Bivar não participou do filme, mas viu nascer o glam rock em terras britânicas, gênero que o deixou maluco. De volta ao Brasil, com mil ideias na cachola, convenceu Rita Lee a entrar de cabeça no glitter e na androginia. “Na época a Rita ainda era muito ligada àquela coisa de anos 1960, muito hippie. Além disso, ela ‘se achava’”, me disse.

O fato é que toda a concepção do que seria a Rita pós-Mutantes saiu da mente de Bivar. Nascia o disco/show Fruto Proibido, um dos clássicos absolutos do rock nacional com a cantora transformada a la Ziggy Stardust e uma banda de craques para acompanhá-la, a Tutti-Frutti. Ah sim, o nome do grupo foi criado por Bivar. “Eu fazia de tudo, até a maquiagem dos meninos. No começo não achavam muito bom não, mas foram se acostumando”, lembra.

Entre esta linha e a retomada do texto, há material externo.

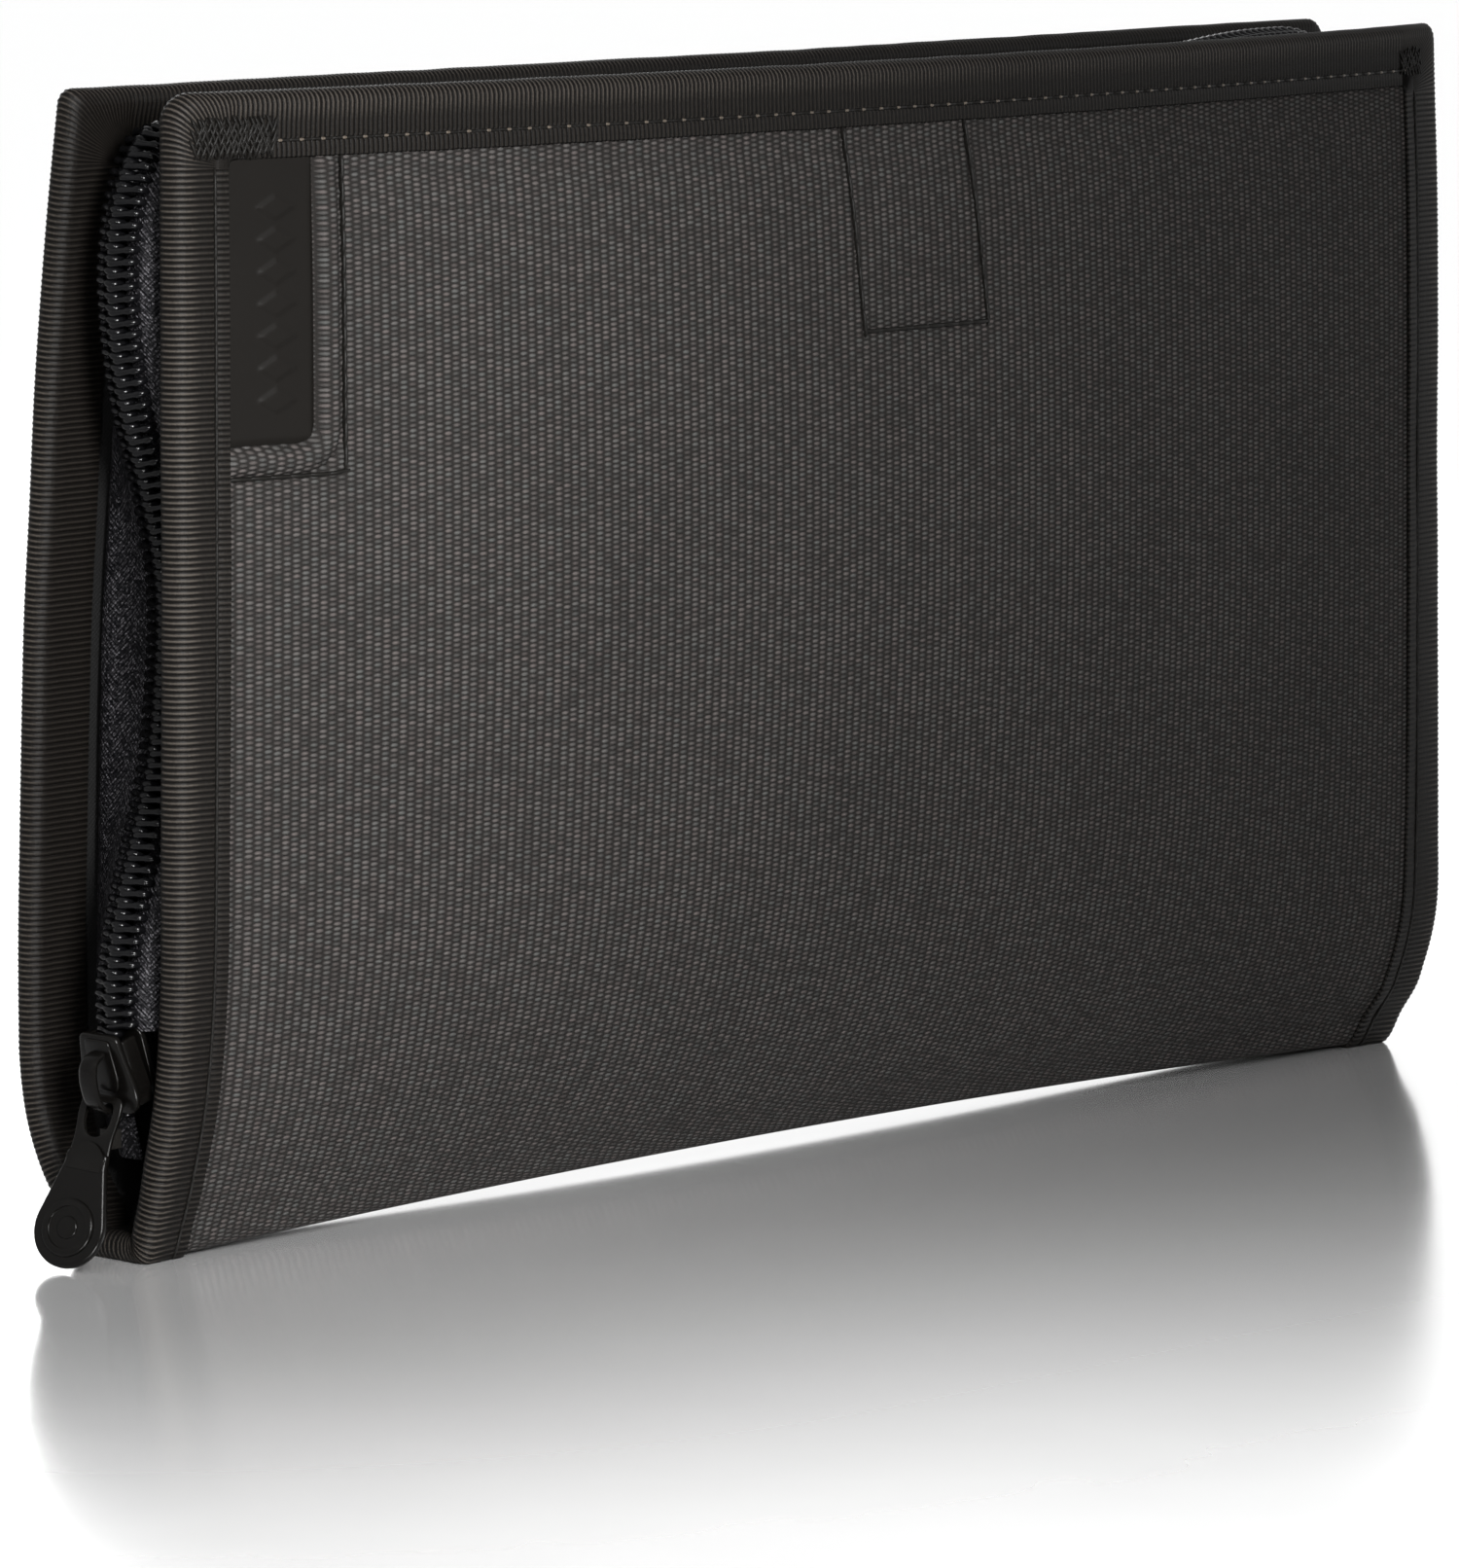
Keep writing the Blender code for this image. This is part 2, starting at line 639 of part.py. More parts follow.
def pull_frame(frame, scale, lean):
    """Frame of a pull that leans away from its slider: its t runs from the bar to the tip."""
    origin, t, w, n = frame
    bar = origin + scale * (BAR_T * t + BAR_N * n)
    turn = Matrix.Rotation(math.radians(lean), 3, w)
    return bar, turn @ -t, w, turn @ n


def make_pull(name, frame, scale, finish, parent):
    place = frame_map(frame, scale)
    half = PULL_THICKNESS / 2
    body = prism_mesh(both_sides(pull_outline()), -half, half, place)
    low, high, wide = PULL_OPENING
    hole = prism_mesh(box_outline(low, high, -wide, wide), -2, 2, place)
    combine(name, body, [hole], "DIFFERENCE", finish["black_metal"], parent)


def make_stop(finish, parent):
    """Metal stop on the end of the rear chain, just below the slider."""
    height = CHAIN_LOW - STOP_BELOW
    centre = Vector((run_x(height, -1), CHAIN_Y + STOP_OUT, height))
    (low_x, high_x), (low_y, high_y), (low_z, high_z) = STOP_SIZE

    def place(a, b, c):
        return centre + Vector((a, b, c))

    mesh = prism_mesh(box_outline(low_x, high_x, low_y, high_y), low_z, high_z, place)
    add_part("zip_end_stop", *mesh, finish["black_metal"], parent, False)


# ---- patch and key holder ----
def make_patch(finish, parent):
    def surface(x, row, depth):
        return cover_point("front", x, row, depth)

    rows = [reach_at("front", z) for z in (PATCH_Z[0], 112, 123, 130, PATCH_Z[1])]
    columns = span(PATCH_X[0], PATCH_X[1], 3)
    add_part("front_patch", *sheet_mesh(surface, columns, rows, PATCH_DEPTHS), finish["rubber"], parent)

    low_x, high_x = PATCH_X
    low_z, high_z = PATCH_Z
    near_x = high_x + PATCH_GAP
    near_z = low_z - PATCH_GAP
    inner = [(near_x, high_z), (near_x, near_z), (low_x, near_z)]
    outer = [(high_x + PATCH_BAND, high_z), (high_x + PATCH_BAND, low_z - PATCH_BAND),
             (low_x, low_z - PATCH_BAND)]
    sections = []
    for (xi, zi), (xo, zo) in zip(inner, outer):
        a, b = reach_at("front", zi), reach_at("front", zo)
        sections.append([surface(xi, a, 0.0), surface(xo, b, 0.0),
                         surface(xo, b, PATCH_FRAME_DEPTH), surface(xi, a, PATCH_FRAME_DEPTH)])
    add_part("patch_frame", *sweep_mesh(sections), finish["canvas"], parent, False)


def key_axis():
    axis_z = KEY_TAB_Z[0] + KEY_TAB_FOLD + KEY_TAB_TAPE + 0.1
    return cover_point("front", KEY_X, reach_at("front", axis_z), KEY_DEPTH)


def make_key_tab(finish, parent):
    """Folded webbing tab sewn behind the stitched rectangle; the ring's bar runs in its fold."""
    axis = key_axis()
    outside = KEY_TAB_FOLD + KEY_TAB_TAPE
    top = cover_point("front", KEY_X, reach_at("front", KEY_TAB_Z[1]), KEY_DEPTH)

    def leaf(radius):
        fold = []
        for angle in span(0, -180, 6):
            turn = math.radians(angle)
            fold.append((axis.y + radius * math.cos(turn), axis.z + radius * math.sin(turn)))
        return [(top.y + radius, top.z)] + fold + [(top.y - radius, top.z)]

    ring = leaf(outside) + leaf(KEY_TAB_FOLD)[::-1]
    sections = [[Vector((x, y, z)) for y, z in ring]
                for x in (KEY_X - KEY_TAB_HALF, KEY_X + KEY_TAB_HALF)]
    add_part("key_tab", *sweep_mesh(sections), finish["grosgrain"], parent, False)


def make_key_ring(finish, parent):
    """D-shaped wire ring, hanging from the tab."""
    axis = key_axis()
    half = KEY_RING_HALF
    round_z = half - KEY_RING_TALL
    path = [(-half, 0.0), (0.0, 0.0), (half, 0.0)]
    for angle in span(0, -180, 8):
        turn = math.radians(angle)
        path.append((half * math.cos(turn), round_z + half * math.sin(turn)))
    sections = []
    count = len(path)
    for i, (x, z) in enumerate(path):
        before, after = path[i - 1], path[(i + 1) % count]
        a = Vector((x - before[0], z - before[1])).normalized()
        b = Vector((after[0] - x, after[1] - z)).normalized()
        side = Vector((a.y + b.y, -(a.x + b.x))).normalized() / max((1 + a.dot(b)) / 2, 0.5) ** 0.5
        ring = []
        for corner in span(0, 360, 6)[:-1]:
            turn = math.radians(corner)
            r = KEY_WIRE / 2
            across = r * math.cos(turn)
            ring.append(Vector((axis.x + x + across * side.x, axis.y + r * math.sin(turn),
                                axis.z + z + across * side.y)))
        sections.append(ring)
    add_part("key_ring", *sweep_mesh(sections, closed=True), finish["nickel"], parent)


# ---- inside pockets ----
def pocket_sheet(name, side, x_range, z_range, depths, material, parent):
    def surface(x, row, depth):
        return cover_point(side, x, row, depth)

    low, high = z_range
    heights = [low] + [z for z in POCKET_ROWS if low + 1.5 < z < high - 1.5] + [high]
    rows = [reach_at(side, z) for z in heights]
    pieces = max(2, round((x_range[1] - x_range[0]) / POCKET_COLUMN))
    columns = span(*x_range, pieces)
    add_part(name, *sheet_mesh(surface, columns, rows, depths), material, parent)


def make_front_pockets(finish, parent):
    pocket_sheet("document_pocket", "front", (-POCKET_HALF, POCKET_HALF), DOCUMENT_Z,
                 DOCUMENT_DEPTHS, finish["mesh_pocket"], parent)
    for number in range(CARD_COUNT):
        heights = (CARD_Z[0], CARD_Z[1] - CARD_DROP * number)
        depths = [depth + CARD_STEP * number for depth in CARD_DEPTHS]
        pocket_sheet(f"card_slot_{number + 1}", "front", (-POCKET_HALF, CARD_RIGHT), heights,
                     depths, finish["lining"], parent)
    make_key_tab(finish, parent)


def make_rear_pockets(finish, parent):
    wide = (-POCKET_HALF, POCKET_HALF)
    low, high = COIN_POCKET_Z
    pocket_sheet("coin_zip_tape", "rear", (-COIN_TAPE_HALF, COIN_TAPE_HALF),
                 (COIN_ZIP_Z - COIN_TAPE_WIDE, COIN_ZIP_Z + COIN_TAPE_WIDE), COIN_TAPE_DEPTHS,
                 finish["zip_tape"], parent)
    pocket_sheet("coin_pocket_lower", "rear", wide, (low, COIN_ZIP_Z - COIN_OPENING),
                 COIN_LOWER_DEPTHS, finish["lining"], parent)
    pocket_sheet("coin_pocket_upper", "rear", wide, (COIN_ZIP_Z + COIN_OPENING, high),
                 COIN_UPPER_DEPTHS, finish["lining"], parent)
    pocket_sheet("passport_pocket", "rear", wide, PASSPORT_Z, PASSPORT_DEPTHS,
                 finish["mesh_pocket"], parent)
    pocket_sheet("coin_zip_coil", "rear", (-COIN_COIL_HALF, COIN_COIL_HALF),
                 (COIN_ZIP_Z - COIN_COIL_WIDE, COIN_ZIP_Z + COIN_COIL_WIDE), COIN_COIL_DEPTHS,
                 finish["coil"], parent)


def coin_frame():
    """Frame of the coin pocket's slider: t along +X, n towards the front, over the coil."""
    level = COIN_PLATE_DEPTH - COIN_SCALE * UPPER_PLATE[0]
    reach = reach_at("rear", COIN_ZIP_Z)
    low = cover_point("rear", COIN_SLIDER_X, reach, level)
    high = cover_point("rear", COIN_SLIDER_X, reach, level + 1)
    n = (high - low).normalized()
    t = Vector((1, 0, 0))
    return low, t, n.cross(t), n


# ---- assembly ----
def centre_root(root):
    """Move the root so that the origin lies under the middle of the whole object."""
    bpy.context.view_layer.update()
    corners = [item.matrix_world @ Vector(corner)
               for item in bpy.data.objects if item.type == "MESH" for corner in item.bound_box]
    low = [min(c[k] for c in corners) for k in range(3)]
    high = [max(c[k] for c in corners) for k in range(3)]
    root.location = (-(low[0] + high[0]) / 2, -(low[1] + high[1]) / 2, 0.0)
    bpy.context.view_layer.update()


def build():
    clear_scene()
    finish = make_materials()
    root = add_axis("organizer_root", (0, 0, 0), None)
    make_spine(finish, root)

    front = add_axis("front_fold_axis", (0, *FRONT_AXIS), root)
    make_cover("front", finish, front)
    make_zip_tape("front", finish, front)
    make_zip_coil("front", finish, front)
    make_patch(finish, front)
    make_front_pockets(finish, front)
    ring = add_axis("key_ring_swing_axis", key_axis(), front)
    make_key_ring(finish, ring)

    rear = add_axis("rear_fold_axis", (0, *REAR_AXIS), root)
    make_cover("rear", finish, rear)
    make_zip_tape("rear", finish, rear)
    make_zip_coil("rear", finish, rear)
    make_stop(finish, rear)
    make_rear_pockets(finish, rear)

    frame = slider_frame()
    travel = add_axis("slider_travel_axis", frame[0], rear)
    make_slider("slider_body", frame, 1.0, True, finish, travel)
    make_crown("slider_crown", frame, 1.0, finish, travel)
    hanging = pull_frame(frame, 1.0, PULL_LEAN)
    swing = add_axis("pull_swing_axis", hanging[0], travel)
    make_pull("pull_tab", hanging, 1.0, finish, swing)

    coin = coin_frame()
    slide = add_axis("coin_slider_axis", coin[0], rear)
    make_slider("coin_slider", coin, COIN_SCALE, False, finish, slide)
    make_crown("coin_slider_crown", coin, COIN_SCALE, finish, slide)
    lying = pull_frame(coin, COIN_SCALE, 0.0)
    coin_swing = add_axis("coin_pull_swing_axis", lying[0], slide)
    make_pull("coin_pull", lying, COIN_SCALE, finish, coin_swing)
    centre_root(root)


build()
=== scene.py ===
"""Looks of the travel document organizer: canvas covers, ribbed binding, coil zipper and pockets.

Lengths are in millimetres in the covers' own frame: X from the middle of the spine, -Y to the front.
to_world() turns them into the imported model's metres.
"""
import json
import math

import bmesh
import bpy
import numpy as np
from mathutils import Matrix, Vector


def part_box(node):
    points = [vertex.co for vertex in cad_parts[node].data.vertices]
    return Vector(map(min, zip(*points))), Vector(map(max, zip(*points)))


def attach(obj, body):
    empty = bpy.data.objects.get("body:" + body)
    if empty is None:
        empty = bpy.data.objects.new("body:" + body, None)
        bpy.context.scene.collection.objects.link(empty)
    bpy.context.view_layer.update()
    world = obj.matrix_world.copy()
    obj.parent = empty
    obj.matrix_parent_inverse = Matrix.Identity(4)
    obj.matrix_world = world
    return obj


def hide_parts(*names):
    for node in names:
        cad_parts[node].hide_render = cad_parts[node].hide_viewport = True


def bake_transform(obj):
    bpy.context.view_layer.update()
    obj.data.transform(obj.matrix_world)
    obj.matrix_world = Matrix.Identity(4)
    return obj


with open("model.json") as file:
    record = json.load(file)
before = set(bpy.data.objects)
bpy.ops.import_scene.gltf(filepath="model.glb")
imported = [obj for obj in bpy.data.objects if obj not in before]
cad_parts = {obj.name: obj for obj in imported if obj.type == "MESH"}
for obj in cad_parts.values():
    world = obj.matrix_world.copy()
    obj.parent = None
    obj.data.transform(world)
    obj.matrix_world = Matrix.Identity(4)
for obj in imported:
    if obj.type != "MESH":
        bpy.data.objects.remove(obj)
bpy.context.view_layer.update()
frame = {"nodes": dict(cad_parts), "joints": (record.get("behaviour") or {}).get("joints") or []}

# ---- driving dimensions, as in the CAD (mm) ----
WIDTH = 250.0
HALF = WIDTH / 2
HEIGHT = 147.0
BINDING_WIDTH = 9.5
COVER_THICKNESS = 3.5
EDGE_PINCH = 0.9
SPLIT_HEIGHT = 5.4  # where the spine ends and a cover starts
SPINE_CHORD = 4.0  # length over which the surface's direction is measured on the spine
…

Trabalhou com Rita ainda várias vezes, inclusive no programa TVLeezão, que a ruiva fez para a MTV Brasil. Na última vez que falei com Bivar, ele andava chateado com a amiga. Rita brincou maldosamente com alguma coisa que o deixou puto. Assim é Rita: perde o amigo, mas não perde a piada. Porém, descobri por meio do dramaturgo Mario Bortolotto que Rita vivia emprestando dinheiro para Bivar, sem qualquer sinal de retorno, quando a situação apertava.

Enfim, assim era Bivar. Escreveu peças maravilhosas e grandes livros, traduziu clássicos beat (como On The Road, de Jack Kerouac, trabalho feito em parceria com o escritor e jornalista gaúcho e agora youtuber Eduardo Bueno), viveu a vida que quis. Era um lorde sem lenço e sem documento. Ou melhor: um autodeclarado beatnik em pleno interior paulista numa época em que, nem na capital, sabiam o que era isso. Farewell, dude!